Wojtalik earned second place in the 10-rider snowboard male 12-14 competition after Michaels told he and Lemire to be sure to take it easy and stay on their feet, as many competitors fell on their lines. In the Nor Am finals, Wojtalik rode down the center of a chute to skier’s right. It was open-faced, so the judges could see his technique. He also hit what he estimated was a 4-foot rock jib that his Team Summit coaches said would look good to turn out of.

“Then, as I went down a really long run out, I was making hop turns down the moguls face,” Wojtalik said. “I showed how happy and proud I was of the run I made. And, at the bottom, there’s this little area called ‘The Playground,’ little rocks to show the judges what you can do. And, on one of the rocks, I went off a bit too fast, did a melon grab right in front of judges. The judges could see the bottom side of my board because I sent it a little bigger than I wished, 10 feet out, 8 feet up. And I basically landed at the finish corral and was able to ride down through it.”

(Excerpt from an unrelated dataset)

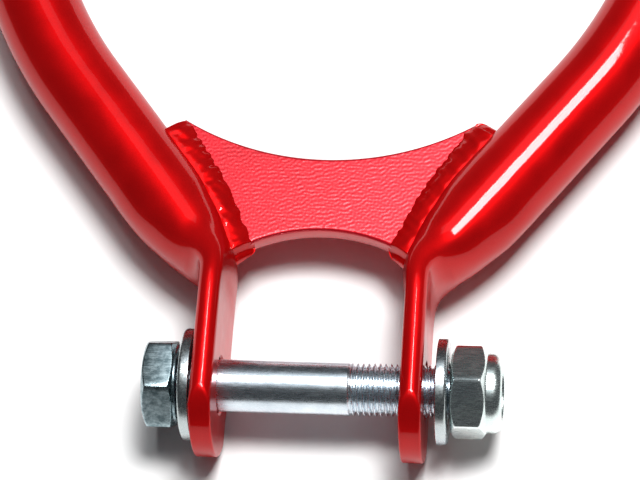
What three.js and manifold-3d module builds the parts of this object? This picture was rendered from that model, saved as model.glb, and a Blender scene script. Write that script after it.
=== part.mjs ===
// A tubular suspension control arm: two round steel tubes run from a pair of chassis bushings to a clevis.
// Each tube's outer end is pressed flat into an upright ear. A gusset plate is welded between the tubes,
// and an M12 bolt with two plain washers and a nylon-insert lock nut crosses the ears.
//
// Units are millimetres. +X runs along the clevis bolt from its head to its nut, +Y from the clevis to the
// chassis bushings, +Z up. The pieces are laid out about the middle of the bolt's axis, and the whole model
// is then moved so that the origin is at the bottom centre of its bounding box.

import * as THREE from "three";
import { mergeVertices } from "three/addons/utils/BufferGeometryUtils.js";
import Module from "manifold-3d";

const wasm = await Module();
wasm.setup();

// ---- Driving dimensions ----

const GAP = 0.3; // left between two welded or touching pieces
const DEG = Math.PI / 180;

const tube = {
  outerRadius: 10.35,
  wall: 2.5,
};

const ear = {
  centreX: 23.3, // middle of the ear's thickness
  thickness: 5, // two tube walls pressed together
  height: 30,
  endRadius: 16.2, // about the bolt hole
  holeRadius: 6.5,
};

const leg = {
  bendY: 27.6, // where the ear's plane and the tube's centre line cross
  bendRadius: 12,
  flareAngle: 37.7 * DEG, // of the tube to +Y
  kneeY: 75, // where the tube starts to turn back towards +Y
  kneeRadius: 110,
  rearAngle: 12 * DEG, // of the tube to +Y behind the knee
  flatEnd: -6, // start of the change from flat to round, along the centre line from the bend
  boreStart: 8,
  roundStart: 24, // end of that change
  riseEnd: 20, // of the tube's rise, short of the pivot
};

const gusset = {
  thickness: 4.8,
  rearMidY: 56.3,
  rearRadius: 65,
  rearHalfWidth: 34,
  frontMidY: 38,
  frontRadius: 38,
  frontHalfWidth: 15.5,
  toeX: 22.5, // the front corners run straight down to the ears
  toeY: 29.2,
  toeReach: 3.5, // of the front corners on into an ear
  rearReach: 8, // of the rear corners into a tube
};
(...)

Lemire finished just behind Wojtalik by executing a few nice turns before hitting a 4-foot drop into another chute. Throughout the rest of his line, Lemire carved and connected fluid turns before hitting another drop near the judges, coming to the stop with one final, textbook turn. Wojtalik and Lemire’s Team Summit teammate Jace Guadagnoli also took eighth place in the competition.

Looking ahead, Lemire will next year compete in the 15- to 18-year-old division. Despite the challenge that awaits him, he’s ready to take the next step — or line — on his big mountain snowboard.

“They are pretty crazy,” Lemire said. “But I’m trying to set a goal for myself to get at least one podium next year. And that’s going to be hard. But I just want to become a better all-around rider and to help other people to become better riders.”